Birey olana kadar hayatımı dışardan gelen ve kendime uyguladığım oto sansürlerle yaşadım. ‘Birey olana kadar’ diyorum ki sanırım bu, üniversite okuduğum yıllarda başlayan ve Berlin’e yerleşene kadar devam eden bir süre… Ama hala sansürleme ihtiyacı duyduğum şeyler oluyor. Bunları karşıdakini korumak, onu da rencide etmek istememek adına yapıyorum. Bazen alışkanlıktan. İyi bir şey mi bilmiyorum…
Sonuçta sansür genlerimde. Birey olamamak, toplumsal baskı, aile baskısı, sansürlü TVlerle büyümek, annenle yemek yemeye bile çıkarken iki kadının üzerinde hissettiği sorumlulukların baskısı… Sansür, aileden gelmese toplumdan, toplumdan gelmese devletten gelip sizi yakalıyor. Sansür birey olma macerasında hepimizin çarptığı bir duvar, bunu nasıl geçebiliriz, kiminin yolu daha düz, kimininki daha kavisli…
Berlin’de yaşamak daha az sansürlenmek anlamına geliyor mu? Yoksa her yerin sansürü ayrı mı?

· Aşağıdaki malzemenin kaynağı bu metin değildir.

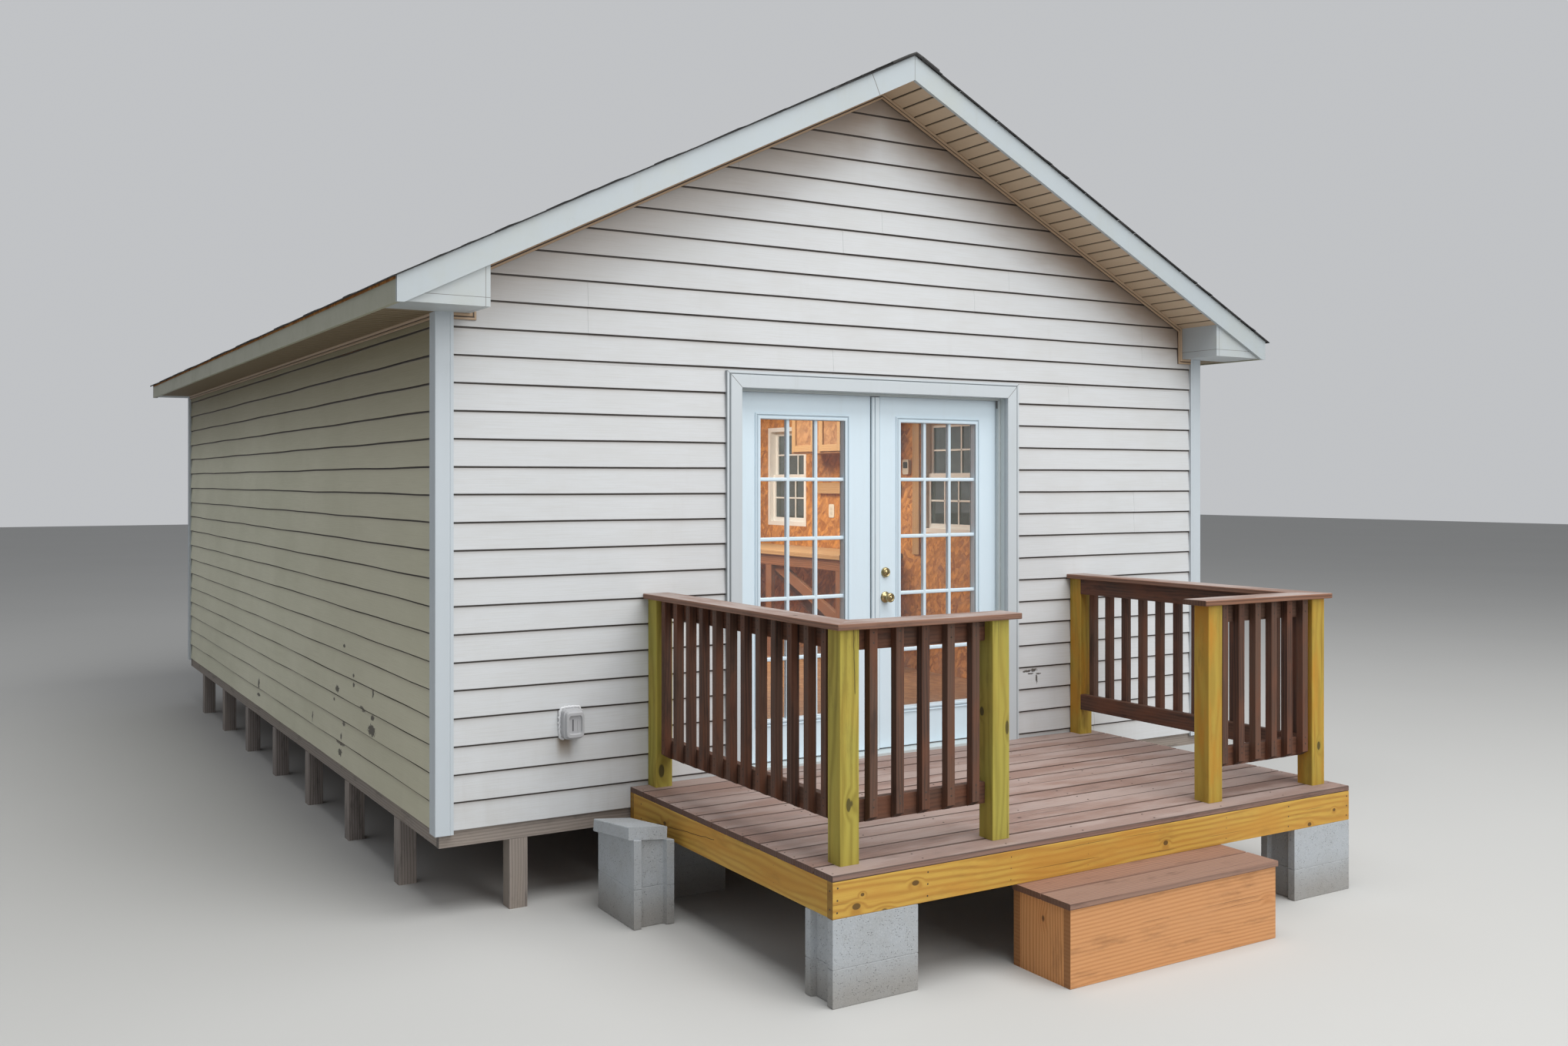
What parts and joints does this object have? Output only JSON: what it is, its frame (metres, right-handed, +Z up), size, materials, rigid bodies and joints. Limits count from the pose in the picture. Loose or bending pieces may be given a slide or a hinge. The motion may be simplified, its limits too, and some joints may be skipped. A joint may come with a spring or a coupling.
{
  "type": "gable garden cabin",
  "caption": "Small gabled timber cabin with lap siding, a shingled roof, glazed doors that open inwards, side windows, and a railed entrance deck with a step.",
  "frame": {"origin": "on the ground, under the middle of the whole outline (from the front of the step to the rear edge of the roof, and midway between the eaves)", "axes": "+X to the right along the front wall as seen from outside, +Y from the deck into the house along the ridge, +Z up"},
  "size_m": [5.457, 9.74, 4.223],
  "materials": {
    "weathered_timber": "rough, weathered grey-brown sawn timber",
    "strand_board": "orange-brown oriented strand board",
    "siding": "off-white lap siding with a faint pressed wood grain",
    "white_trim": "bluish white trim",
    "roof_timber": "plain sawn rafters and roof boards",
    "shingles": "dark charcoal mineral-faced asphalt shingles",
    "fascia": "off-white coated aluminium sheet, slightly green with algae",
    "soffit": "beige grooved soffit panels",
    "door_paint": "pale blue-white satin paint",
    "glass": "clear glass",
    "brass": "tarnished brass",
    "window_white": "white window frame",
    "new_pine": "golden treated pine with knots",
    "deck_wood": "brown-grey stained deck boards",
    "concrete": "pale grey cast concrete block",
    "green_pine": "yellow-green pressure-treated pine with knots",
    "dark_timber": "dark red-brown stained timber",
    "cap_wood": "greyish brown weathered timber",
    "red_timber": "reddish-brown stained timber",
    "grey_plastic": "grey weatherproof plastic",
    "bench_wood": "orange-brown bare timber and board"
  },
  "bodies": {
    "house": {"house_posts": "weathered_timber", "floor_frame": "weathered_timber", "floor": "strand_board", "left_wall": "strand_board", "right_wall": "strand_board", "back_wall": "strand_board", "front_wall_left": "strand_board", "front_wall_right": "strand_board", "front_gable": "strand_board", "siding_front": "siding", "siding_back": "siding", "siding_left": "siding", "siding_right": "siding", "corner_posts": "white_trim", "roof_left": "roof_timber", "roof_right": "roof_timber", "shingles_left": "shingles", "shingles_right": "shingles", "ridge_cap": "shingles", "rake_fascias": "fascia", "eave_fascias": "fascia", "rake_soffits": "soffit", "eave_soffits": "soffit", "eave_returns": "fascia", "soffit_channels": "white_trim", "door_frame": "door_paint", "door_sill": "door_paint", "door_trim": "white_trim", "jamb_hinges": "brass", "window_frames": "window_white", "window_sashes": "window_white", "window_glass": "glass", "window_trims": "white_trim", "deck_frame": "new_pine", "deck_boards": "deck_wood", "deck_piers": "concrete", "deck_posts": "green_pine", "left_side_rail": "dark_timber", "left_front_rail": "dark_timber", "right_side_rail": "dark_timber", "right_front_rail": "dark_timber", "rail_caps": "cap_wood", "step_box": "red_timber", "step_treads": "red_timber", "block_stack": "concrete", "outlet_cover": "grey_plastic", "workbench": "bench_wood", "wall_cupboards": "bench_wood"},
    "left_leaf": {"door_leaf_left": "door_paint", "door_glass_left": "glass", "astragal": "door_paint", "left_leaf_hinges": "brass"},
    "right_leaf": {"door_leaf_right": "door_paint", "door_glass_right": "glass", "door_locks": "brass", "right_leaf_hinges": "brass"}
  },
  "joints": [
    {"name": "left_door_hinge", "type": "hinge", "parent": "house", "child": "left_leaf", "pos_m": [-0.8695, -2.6342, 0.522], "axis": [0, 0, 1], "range_deg": [0, 90]},
    {"name": "right_door_hinge", "type": "hinge", "parent": "house", "child": "right_leaf", "pos_m": [0.8695, -2.6342, 0.522], "axis": [0, 0, -1], "range_deg": [0, 90]}
  ]
}
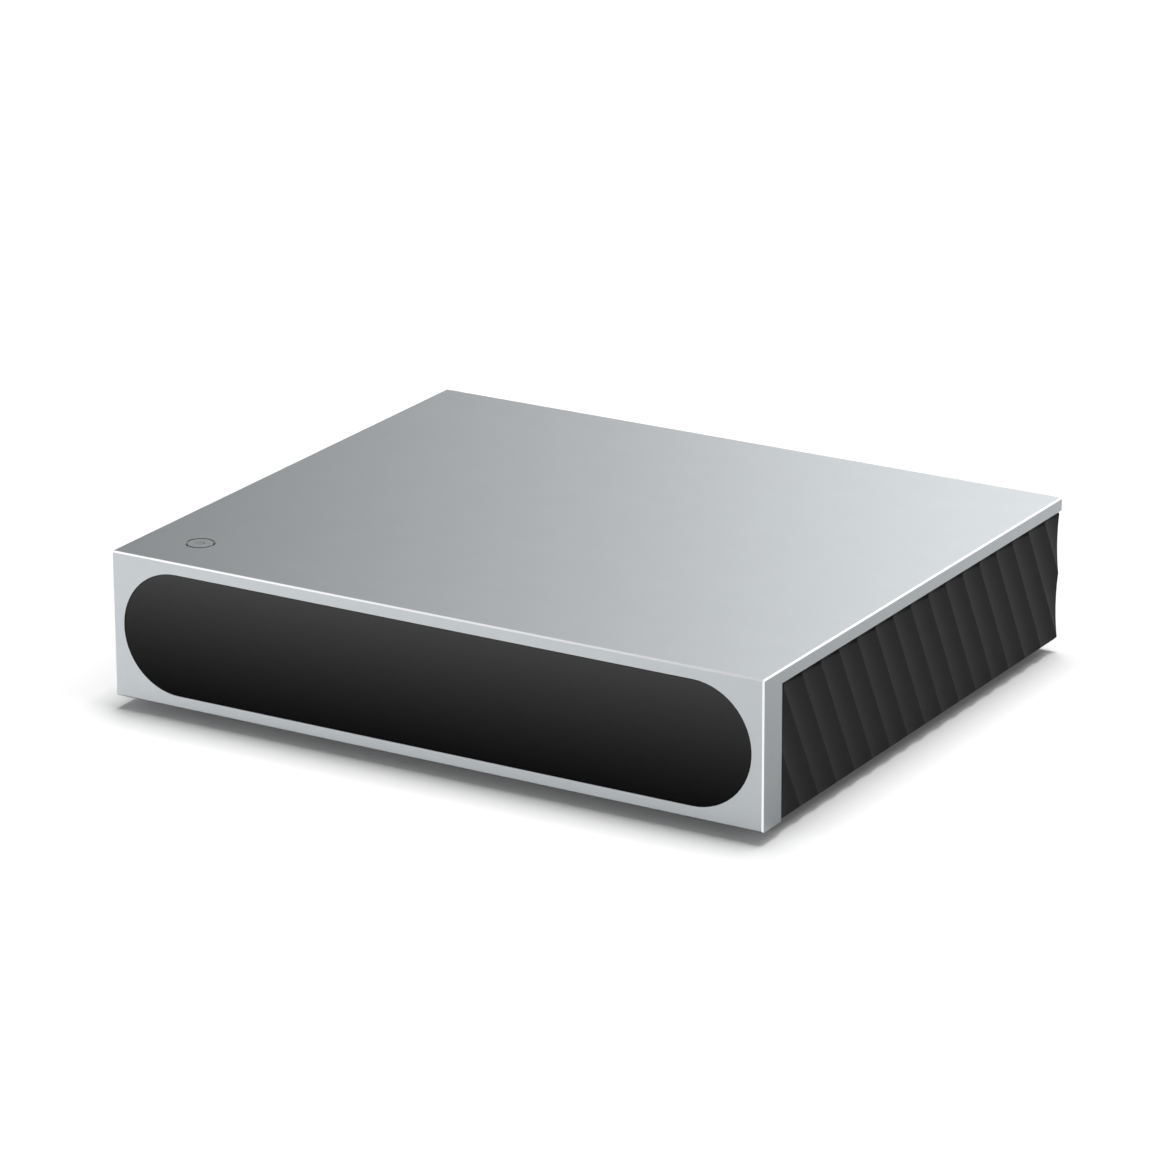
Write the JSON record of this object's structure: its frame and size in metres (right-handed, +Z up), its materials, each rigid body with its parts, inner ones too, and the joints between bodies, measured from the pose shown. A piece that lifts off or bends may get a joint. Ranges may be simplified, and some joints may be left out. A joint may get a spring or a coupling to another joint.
{
  "type": "network music streamer",
  "caption": "Low flat half-width hi-fi music streamer: thick silver front and top, slanted fluted black sides, dark pill-shaped front window, round button on top, sockets at the back.",
  "frame": {"origin": "on the floor under the feet, in the middle of the footprint with the rear jacks included", "axes": "+X to the right as seen from the front, +Y towards the back, +Z up"},
  "size_m": [0.218, 0.192, 0.049],
  "materials": {
    "silver_aluminium": "satin anodised, polished edges",
    "black_aluminium": "black anodised, matte",
    "black_window": "polished dark window",
    "black_tape": "foam tape",
    "display_glass": "glossy dark glass",
    "black_plastic": "moulded",
    "grey_plastic": "moulded",
    "clear_plastic": "smoky light pipe",
    "white_plastic": "moulded",
    "coloured_plastic": "red, white and orange",
    "black_steel": "black powder coat",
    "black_screw": "black oxide",
    "zinc_steel": "zinc plated",
    "tin_plate": "tin plated",
    "gold_plate": "gold plated",
    "rubber": "matte",
    "green_board": "solder mask",
    "black_board": "solder mask",
    "chip_epoxy": "moulded epoxy",
    "capacitor_sleeve": "shrink sleeve",
    "ferrite_and_tape": "yellow tape",
    "soft_pad": "soft",
    "wire_sleeve": "satin",
    "ribbon_film": "film"
  },
  "bodies": {
    "case": {"antenna_jacks": "gold_plate", "antenna_leads": "wire_sleeve", "antenna_nuts": "gold_plate", "board_chips": "chip_epoxy", "board_screws": "zinc_steel", "board_standoffs": "zinc_steel", "bottom_plate": "black_steel", "bottom_screws": "black_screw", "button_cable": "wire_sleeve", "button_switch": "black_plastic", "capacitors": "capacitor_sleeve", "case_screws": "black_screw", "display_board": "black_board", "display_panel": "display_glass", "display_ribbon": "ribbon_film", "display_tray": "black_plastic", "foot_front_left": "rubber", "foot_front_right": "rubber", "foot_rear_left": "rubber", "foot_rear_right": "rubber", "foot_screws": "zinc_steel", "front_lens": "black_window", "heat_bridge": "silver_aluminium", "left_heat_sink": "black_aluminium", "lens_tape": "black_tape", "link_jack": "tin_plate", "main_board": "green_board", "mains_contacts": "tin_plate", "mains_inlet": "black_plastic", "mains_wires": "wire_sleeve", "network_contacts": "gold_plate", "network_jack": "tin_plate", "optical_jack": "black_plastic", "phono_barrels": "gold_plate", "phono_bodies": "black_plastic", "phono_inserts": "coloured_plastic", "port_tongues": "black_plastic", "power_harness": "wire_sleeve", "processor": "chip_epoxy", "rear_panel": "black_steel", "remote_receiver": "black_plastic", "right_heat_sink": "black_aluminium", "rocker_housing": "black_plastic", "small_screws": "zinc_steel", "supply_board": "green_board", "supply_heat_sink": "black_aluminium", "supply_parts": "grey_plastic", "supply_transformer": "ferrite_and_tape", "switch_board": "green_board", "thermal_pad": "soft_pad", "top_shell": "silver_aluminium", "trigger_jack": "black_plastic", "usb_jacks": "tin_plate", "wireless_module": "tin_plate"},
    "button": {"power_button": "silver_aluminium", "button_light_pipe": "clear_plastic", "button_clip": "zinc_steel", "switch_plunger": "grey_plastic"},
    "mains_rocker": {"rocker": "black_plastic"},
    "port_flap": {"optical_flap": "grey_plastic"}
  },
  "joints": [
    {"name": "button_press", "type": "slide", "parent": "case", "child": "button", "axis": [0, 0, -1], "range_m": [0, 0.0005], "stiffness_N_per_m": 1500, "springref_m": -0.0004},
    {"name": "rocker_tip", "type": "hinge", "parent": "case", "child": "mains_rocker", "pos_m": [-0.04636, 0.0855, 0.02445], "axis": [-1, 0, 0], "range_deg": [0, 18]},
    {"name": "flap_swing", "type": "hinge", "parent": "case", "child": "port_flap", "pos_m": [0.0422, 0.0859, 0.02185], "axis": [-1, 0, 0], "range_deg": [0, 80], "stiffness_Nm_per_rad": 0.0001, "springref_deg": -17.19}
  ]
}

Bireysel özgürlükler deyince, bu şehirde sansürsüz hayat çok mümkün, hatta o yüzden bütün ötekilerin de gelip yaşamak istediği yer burası. Berlin’de daha çok dile dikkat etmek lazım. Asla söylenmemesi gereken söylemler var mesela, şaka da olsa üzerine konuşamazsın. Ve şu an güncel politik konular -güncel politik konular derken şu an ben de kendimi sansürledim mesela- sansürsüz haliyle ‘soykırım’ nedeniyle birçok sanatçı kendini sansürlemek zorunda kalıyor. Aksi halde devletten fon alma, destek görme gibi durumlar tehlikeye girebiliyor. Sansür, farklı şekillerde her yerde var maalesef.
Yarattıkların dolayısıyla eserlerinle ilgili her konuşma bir terapi sohbetine dönüşüyor. İşlerine dönersek geçtiğimiz günlerde Japonya’da da bir sergiye katıldın. Şimdi Avusturya’daki bu sergin var. Bir sonraki adım belli mi?
Geçtiğimiz aralık ayında, Japonya’da kamusal alanda bir sergim oldu. Daha önce sergilemiş olduğum ‘It’s not you/ It’s me’ işinin de ayrıca Japonca versiyonunu sergiledik. Bu benim icin çok özeldi.
2024 ve 2025’te de yine Kobe’deki aynı park için geçici kamusal heykeller yapacağım. İşbirliğimiz üç yıl sürmüş olacak.
Bundeskunsthalle Bonn’da mayıs-ekim aylarında iki ayrı sergide işlerim sergilenecek. Bundeskunstalle Almanya’da çok değerli bir çağdas sanat müzesi. O yüzden çok mutlu ve heyecanlıyım.
Ayrıca yine Köln’de bir müzede public bir sergim olacak bu yaz.
Ve Shanghai… Henüz ne yazık ki ne olduğunu söyleyemiyorum ama Eylül 2024’te paylaşacağım.
Yeni eserlerine diğer dünya vatandaşları gibi dahil olmak istiyoruz. ‘I WAS IAM’i Türkiye’de görebilecek miyiz?
Havuz enstelasyonu Linz’de, müzede kalıyor. Ama ödünç alınıp başka yerlerde de sergilenebilir tabii ki. Özellikle o işin, başka ülkelerde, hatta Türkiyede’de bir müzede gösterilmesini çok isterim. Ayrıca tüm sergi taşınabilir, neden olmasın?